The government of Sri Lanka has systematically resisted external accountability mechanisms such as the UN Secretary General's Panel of Expert, and repeatedly said that the LLRC report would be impartial and objective, and presented as such at the next session of the Human Rights Council in March 2012. The LLRC joins the government of Sri Lanka in rejecting the authenticity of damning testimonies such as those displayed in the video broadcast by Britain's Channel 4 television. It has also been blaming the so-called "hostile diaspora groups" for jeopardizing the reconciliation process and supporting the LTTE.
"Considering the many allegations of abuses involving its own security forces, the government of Sri Lanka must immediately investigate all allegations, including cases of enforced disappearances, and take preventive measures, until all facts are fully established and clarified", said Souhayr Belhassen, president of FIDH. "The right to truth, justice and reparation for all victims is a prerequisite in any reconciliation process and no sustainable peace can be achieved as long as impunity prevails".

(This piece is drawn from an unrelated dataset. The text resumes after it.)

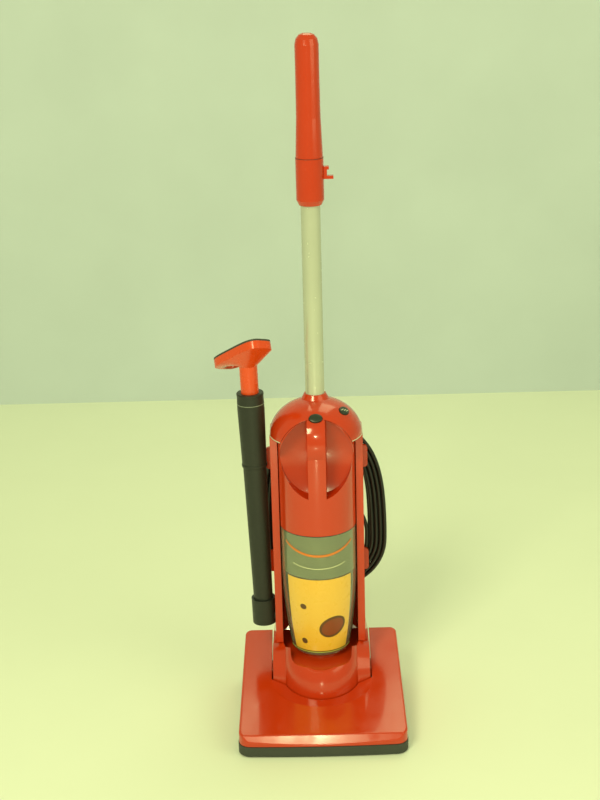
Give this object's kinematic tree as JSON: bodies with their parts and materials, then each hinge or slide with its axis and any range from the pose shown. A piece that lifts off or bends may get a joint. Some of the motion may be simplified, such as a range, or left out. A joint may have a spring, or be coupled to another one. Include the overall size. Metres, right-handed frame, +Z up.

FIDH notes several important recommendations made by the LLRC, but stresses that these should be implemented alongside with a full and transparent process of truth-seeking and accountability. One of these recommendations is that it is essential for the government of Sri Lanka to adequately address the grievances of all ethnic groups, including the Tamil people but also the Muslims, in order to prevent a re-escalation of inter-ethnic tensions, which had been one of the underlying factors in the protracted conflict that lasted 26 years from 1983 to 2009.
"Transitional justice mechanisms are direly needed to address the level of violence, suspicion and the sense of discrimination which are still prevalent in today's social and political life in Sri Lanka which shows that the situation may soon deteriorate, especially if the government continues to perpetuate impunity," said Souhayr Belhassen. "The international community also has a responsibility in ensuring that the Sri Lankan government does not obstruct effective efforts to establish accountability for grave violations of international humanitarian and human rights law during the war".